▶ **PROBLEM TO WORK ON**:
Retype the listing that follows, exactly as written.

>> Start DATASET CONTENT

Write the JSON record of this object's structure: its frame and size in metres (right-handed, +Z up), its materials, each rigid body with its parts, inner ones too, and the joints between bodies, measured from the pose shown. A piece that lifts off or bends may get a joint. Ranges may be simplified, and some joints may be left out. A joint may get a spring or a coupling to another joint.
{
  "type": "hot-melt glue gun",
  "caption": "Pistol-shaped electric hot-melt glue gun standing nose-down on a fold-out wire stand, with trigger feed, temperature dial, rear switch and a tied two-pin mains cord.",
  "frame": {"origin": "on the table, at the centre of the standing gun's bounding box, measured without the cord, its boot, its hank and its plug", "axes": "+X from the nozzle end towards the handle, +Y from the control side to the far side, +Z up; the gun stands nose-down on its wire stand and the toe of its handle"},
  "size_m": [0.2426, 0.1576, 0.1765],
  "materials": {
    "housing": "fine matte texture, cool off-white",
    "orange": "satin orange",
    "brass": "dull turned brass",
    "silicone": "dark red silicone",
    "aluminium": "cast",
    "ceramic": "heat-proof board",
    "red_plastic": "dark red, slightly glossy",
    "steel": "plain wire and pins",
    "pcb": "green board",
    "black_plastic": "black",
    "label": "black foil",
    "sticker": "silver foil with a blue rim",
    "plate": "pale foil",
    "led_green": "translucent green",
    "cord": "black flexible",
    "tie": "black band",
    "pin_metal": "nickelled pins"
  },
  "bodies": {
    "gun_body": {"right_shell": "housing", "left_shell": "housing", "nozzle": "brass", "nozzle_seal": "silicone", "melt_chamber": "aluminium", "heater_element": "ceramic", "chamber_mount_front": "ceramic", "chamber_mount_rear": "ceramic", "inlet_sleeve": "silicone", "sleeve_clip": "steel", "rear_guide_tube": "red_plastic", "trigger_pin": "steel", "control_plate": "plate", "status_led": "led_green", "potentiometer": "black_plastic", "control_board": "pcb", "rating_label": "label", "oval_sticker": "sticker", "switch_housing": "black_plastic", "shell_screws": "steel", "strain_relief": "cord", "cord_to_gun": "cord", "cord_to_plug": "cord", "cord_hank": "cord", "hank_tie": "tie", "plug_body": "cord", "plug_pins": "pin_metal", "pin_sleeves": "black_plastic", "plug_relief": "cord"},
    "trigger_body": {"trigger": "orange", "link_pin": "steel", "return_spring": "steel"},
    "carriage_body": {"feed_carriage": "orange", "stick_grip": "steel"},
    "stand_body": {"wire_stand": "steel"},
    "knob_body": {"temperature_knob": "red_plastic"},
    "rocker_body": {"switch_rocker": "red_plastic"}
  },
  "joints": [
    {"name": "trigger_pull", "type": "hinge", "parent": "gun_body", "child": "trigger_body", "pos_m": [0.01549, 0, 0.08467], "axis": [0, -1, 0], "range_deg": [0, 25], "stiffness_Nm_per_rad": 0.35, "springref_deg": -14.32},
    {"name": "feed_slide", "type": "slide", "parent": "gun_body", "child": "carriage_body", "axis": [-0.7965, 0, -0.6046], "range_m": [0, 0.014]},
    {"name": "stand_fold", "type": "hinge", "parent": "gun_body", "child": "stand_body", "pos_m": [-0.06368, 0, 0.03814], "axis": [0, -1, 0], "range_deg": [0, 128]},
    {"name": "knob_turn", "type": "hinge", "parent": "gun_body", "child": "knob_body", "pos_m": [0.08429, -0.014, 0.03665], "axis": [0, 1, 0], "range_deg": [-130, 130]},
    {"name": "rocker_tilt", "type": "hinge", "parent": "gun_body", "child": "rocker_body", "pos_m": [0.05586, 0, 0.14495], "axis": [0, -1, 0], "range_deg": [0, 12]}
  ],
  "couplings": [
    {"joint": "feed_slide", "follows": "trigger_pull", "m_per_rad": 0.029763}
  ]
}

>> End DATASET CONTENT

▶ **RESULT OF THE EXERCISE**:
Write the JSON record of this object's structure: its frame and size in metres (right-handed, +Z up), its materials, each rigid body with its parts, inner ones too, and the joints between bodies, measured from the pose shown. A piece that lifts off or bends may get a joint. Ranges may be simplified, and some joints may be left out. A joint may get a spring or a coupling to another joint.
{
  "type": "hot-melt glue gun",
  "caption": "Pistol-shaped electric hot-melt glue gun standing nose-down on a fold-out wire stand, with trigger feed, temperature dial, rear switch and a tied two-pin mains cord.",
  "frame": {"origin": "on the table, at the centre of the standing gun's bounding box, measured without the cord, its boot, its hank and its plug", "axes": "+X from the nozzle end towards the handle, +Y from the control side to the far side, +Z up; the gun stands nose-down on its wire stand and the toe of its handle"},
  "size_m": [0.2426, 0.1576, 0.1765],
  "materials": {
    "housing": "fine matte texture, cool off-white",
    "orange": "satin orange",
    "brass": "dull turned brass",
    "silicone": "dark red silicone",
    "aluminium": "cast",
    "ceramic": "heat-proof board",
    "red_plastic": "dark red, slightly glossy",
    "steel": "plain wire and pins",
    "pcb": "green board",
    "black_plastic": "black",
    "label": "black foil",
    "sticker": "silver foil with a blue rim",
    "plate": "pale foil",
    "led_green": "translucent green",
    "cord": "black flexible",
    "tie": "black band",
    "pin_metal": "nickelled pins"
  },
  "bodies": {
    "gun_body": {"right_shell": "housing", "left_shell": "housing", "nozzle": "brass", "nozzle_seal": "silicone", "melt_chamber": "aluminium", "heater_element": "ceramic", "chamber_mount_front": "ceramic", "chamber_mount_rear": "ceramic", "inlet_sleeve": "silicone", "sleeve_clip": "steel", "rear_guide_tube": "red_plastic", "trigger_pin": "steel", "control_plate": "plate", "status_led": "led_green", "potentiometer": "black_plastic", "control_board": "pcb", "rating_label": "label", "oval_sticker": "sticker", "switch_housing": "black_plastic", "shell_screws": "steel", "strain_relief": "cord", "cord_to_gun": "cord", "cord_to_plug": "cord", "cord_hank": "cord", "hank_tie": "tie", "plug_body": "cord", "plug_pins": "pin_metal", "pin_sleeves": "black_plastic", "plug_relief": "cord"},
    "trigger_body": {"trigger": "orange", "link_pin": "steel", "return_spring": "steel"},
    "carriage_body": {"feed_carriage": "orange", "stick_grip": "steel"},
    "stand_body": {"wire_stand": "steel"},
    "knob_body": {"temperature_knob": "red_plastic"},
    "rocker_body": {"switch_rocker": "red_plastic"}
  },
  "joints": [
    {"name": "trigger_pull", "type": "hinge", "parent": "gun_body", "child": "trigger_body", "pos_m": [0.01549, 0, 0.08467], "axis": [0, -1, 0], "range_deg": [0, 25], "stiffness_Nm_per_rad": 0.35, "springref_deg": -14.32},
    {"name": "feed_slide", "type": "slide", "parent": "gun_body", "child": "carriage_body", "axis": [-0.7965, 0, -0.6046], "range_m": [0, 0.014]},
    {"name": "stand_fold", "type": "hinge", "parent": "gun_body", "child": "stand_body", "pos_m": [-0.06368, 0, 0.03814], "axis": [0, -1, 0], "range_deg": [0, 128]},
    {"name": "knob_turn", "type": "hinge", "parent": "gun_body", "child": "knob_body", "pos_m": [0.08429, -0.014, 0.03665], "axis": [0, 1, 0], "range_deg": [-130, 130]},
    {"name": "rocker_tilt", "type": "hinge", "parent": "gun_body", "child": "rocker_body", "pos_m": [0.05586, 0, 0.14495], "axis": [0, -1, 0], "range_deg": [0, 12]}
  ],
  "couplings": [
    {"joint": "feed_slide", "follows": "trigger_pull", "m_per_rad": 0.029763}
  ]
}